KUALA LUMPUR, Dec 17 — The continued fall in oil price could push Malaysia’s trade balance into negative territory within the first three months of 2015, putting the country’s credit rating in possible jeopardy.
Despite Putrajaya’s insistence that the economy is robust enough to withstand the drop in oil revenue, economists from Bank of America Merrill Lynch and AllianceDBS are forecasting that Malaysia’s current account will enter a deficit in addition to the country falling short of both growth and deficit reduction targets, according to Singapore’s Business Times today.
Malaysia registered a trade surplus of just RM1.2 billion in October as exports fell 3.1 per cent to RM65 billion, according to figures from the Department of Statistics.

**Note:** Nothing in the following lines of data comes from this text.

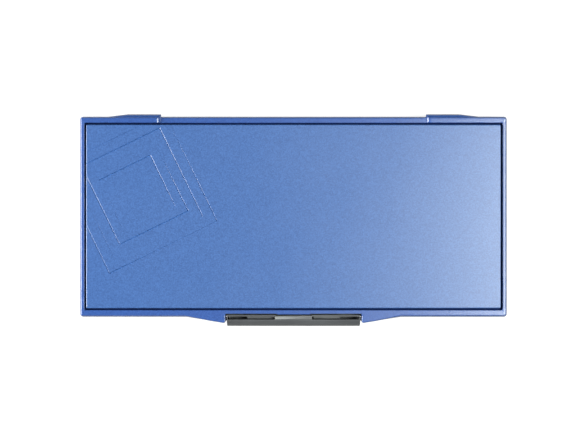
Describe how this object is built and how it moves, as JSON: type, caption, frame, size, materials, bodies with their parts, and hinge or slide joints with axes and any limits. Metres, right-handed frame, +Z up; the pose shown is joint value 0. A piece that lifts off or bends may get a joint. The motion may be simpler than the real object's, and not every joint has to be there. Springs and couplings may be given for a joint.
{
  "type": "ink pad",
  "caption": "Wide ink pad in a hinged plastic case: lift-in inked cushion, pearl blue lid with a raised panel, and a grey latch bar across the front.",
  "frame": {"origin": "middle of the whole length and depth, on the plane that the feet stand on", "axes": "+X to the right along the long side, +Y to the hinge at the back, +Z up, with the latch at the front on -Y"},
  "size_m": [0.2, 0.0996, 0.0186],
  "materials": {
    "base_plastic": "satin moulded dark grey plastic",
    "foot_rubber": "matt",
    "pin_steel": "drawn wire",
    "cartridge_plastic": "fine matt",
    "board_plastic": "smooth sheet",
    "inked_felt": "pressed felt soaked with blue ink",
    "inked_foam": "open foam soaked with blue ink",
    "inked_cloth": "fine plain weave, damp with blue ink",
    "lid_pearl": "fine pearl, satin gloss",
    "panel_pearl": "fine pearl grain, satin gloss",
    "liner_plastic": "smooth sheet",
    "seal_rubber": "soft closed-cell rubber",
    "latch_plastic": "satin moulded grey plastic"
  },
  "bodies": {
    "base": {"base_tray": "base_plastic", "foot_front_left": "foot_rubber", "foot_front_right": "foot_rubber", "foot_rear_left": "foot_rubber", "foot_rear_right": "foot_rubber", "hinge_pin_left": "pin_steel", "hinge_pin_right": "pin_steel", "pad_cartridge": "cartridge_plastic", "backing_board": "board_plastic", "felt_reservoir": "inked_felt", "foam_layer": "inked_foam", "pad_cloth": "inked_cloth", "cloth_frame": "cartridge_plastic"},
    "lid": {"lid_shell": "lid_pearl", "lid_panel": "panel_pearl", "lid_liner": "liner_plastic", "lid_seal": "seal_rubber"},
    "latch": {"latch_bar": "latch_plastic"}
  },
  "joints": [
    {"name": "lid_hinge", "type": "hinge", "parent": "base", "child": "lid", "pos_m": [0, 0.04718, 0.0105], "axis": [-1, 0, 0], "range_deg": [0, 120]},
    {"name": "latch_pivot", "type": "hinge", "parent": "lid", "child": "latch", "pos_m": [0, -0.04612, 0.0158], "axis": [-1, 0, 0], "range_deg": [0, 15], "stiffness_Nm_per_rad": 0.1}
  ]
}
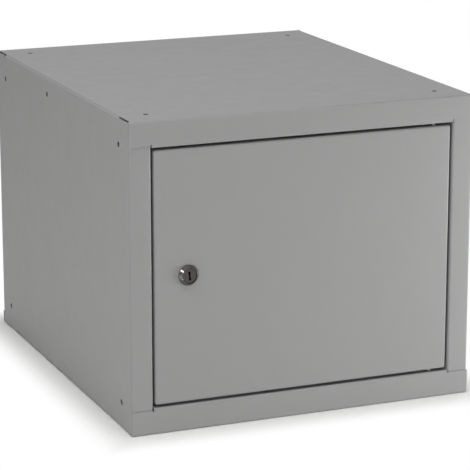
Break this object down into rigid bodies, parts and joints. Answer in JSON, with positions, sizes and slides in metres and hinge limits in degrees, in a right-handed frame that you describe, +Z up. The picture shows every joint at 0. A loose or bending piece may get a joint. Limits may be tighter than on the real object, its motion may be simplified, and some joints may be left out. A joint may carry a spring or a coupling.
{
  "type": "cube locker",
  "caption": "Low steel locker of folded sheet with overlapping top and bottom trays, a flush pivot-hung door and a cam lock; free-standing, stackable and boltable.",
  "frame": {"origin": "centre of the underside, between the left and right sides and between the front and back tray flanges, where the locker rests", "axes": "+Z up, +Y from the front to the back, +X to the right as seen from the front; the door faces -Y"},
  "size_m": [0.41, 0.484, 0.35],
  "materials": {
    "painted_steel": "light grey satin powder coat on folded steel sheet",
    "chrome_plate": "nickel-chrome plated die-cast zinc, polished",
    "zinc_plate": "bright zinc-plated steel",
    "nylon": "natural nylon, moulded",
    "rubber": "black rubber, moulded"
  },
  "bodies": {
    "cabinet": {"top_tray": "painted_steel", "bottom_tray": "painted_steel", "left_side_panel": "painted_steel", "right_side_panel": "painted_steel", "back_panel": "painted_steel", "upper_hinge_pin": "zinc_plate", "lower_hinge_pin": "zinc_plate", "lower_stop_buffer": "rubber", "upper_stop_buffer": "rubber"},
    "door": {"door_pan": "painted_steel", "door_stiffener": "painted_steel", "upper_pivot_plate": "zinc_plate", "lower_pivot_plate": "zinc_plate", "upper_hinge_bush": "nylon", "lower_hinge_bush": "nylon", "lock_body": "chrome_plate", "lock_washer": "zinc_plate", "lock_nut": "zinc_plate"},
    "lock_cylinder": {"lock_plug": "chrome_plate", "lock_cam": "zinc_plate", "cam_washer": "zinc_plate", "cam_screw": "zinc_plate"}
  },
  "joints": [
    {"name": "door_hinge", "type": "hinge", "parent": "cabinet", "child": "door", "pos_m": [0.159, -0.2315, 0.0328], "axis": [0, 0, 1], "range_deg": [0, 110]},
    {"name": "lock_turn", "type": "hinge", "parent": "door", "child": "lock_cylinder", "pos_m": [-0.1385, -0.2387, 0.1765], "axis": [0, 1, 0], "range_deg": [0, 90]}
  ]
}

BofA economist Chua Hak Bin is predicting that the Malaysian government will miss its stated goal of cutting the chronic Budget deficit to 3 per cent of the economy, saying that this would more likely come in at 3.8 per cent.
“Risk of the fiscal deficit blowing out to over 5 per cent of GDP cannot be dismissed, as weaker growth and corporate profits could also cut other tax revenue,” Chua was quoted as saying in the BT report.
Manokaran Mottain from AllianceDBS warned that Malaysia is “risking a sovereign rating downgrade” with the expected shortfall in deficit reduction.
Manokaran is also projecting both a balance of payments deficit as well as a worsening deficit arising from the sharp fall in oil prices.
AllianceDBS previously revised its 2015 growth estimate for Malaysia to 5 per cent from 5.2 per cent, but is now cautioning that this could slip further to between 3 and 4 per cent for the year.
Oil has fallen by around 40 per cent since June and is now hovering around the US$60 per barrel mark, hammering the income of oil companies including state oil firm Petronas that contributes to nearly a third of the Malaysian government’s revenue.
Malaysia’s oil-related revenue totalled RM63 billion in 2013, accounting for 29.5 per cent of total government income.
The expected decline in oil revenue has triggered an exodus from Malaysian bonds and forced the ringgit down to levels unseen since the 1997 Asian Financial Crisis.
The ringgit is currently trading at RM3.50 against the dollar, down from a high of RM3.10 earlier this year.
Malaysia is also reeling from falling commodity prices for two of its major exports, palm oil and rubber, while domestic consumption that customarily props up the economy is also set to slow next year on weaker consumer sentiments, inflation and the introduction of the goods and services tax.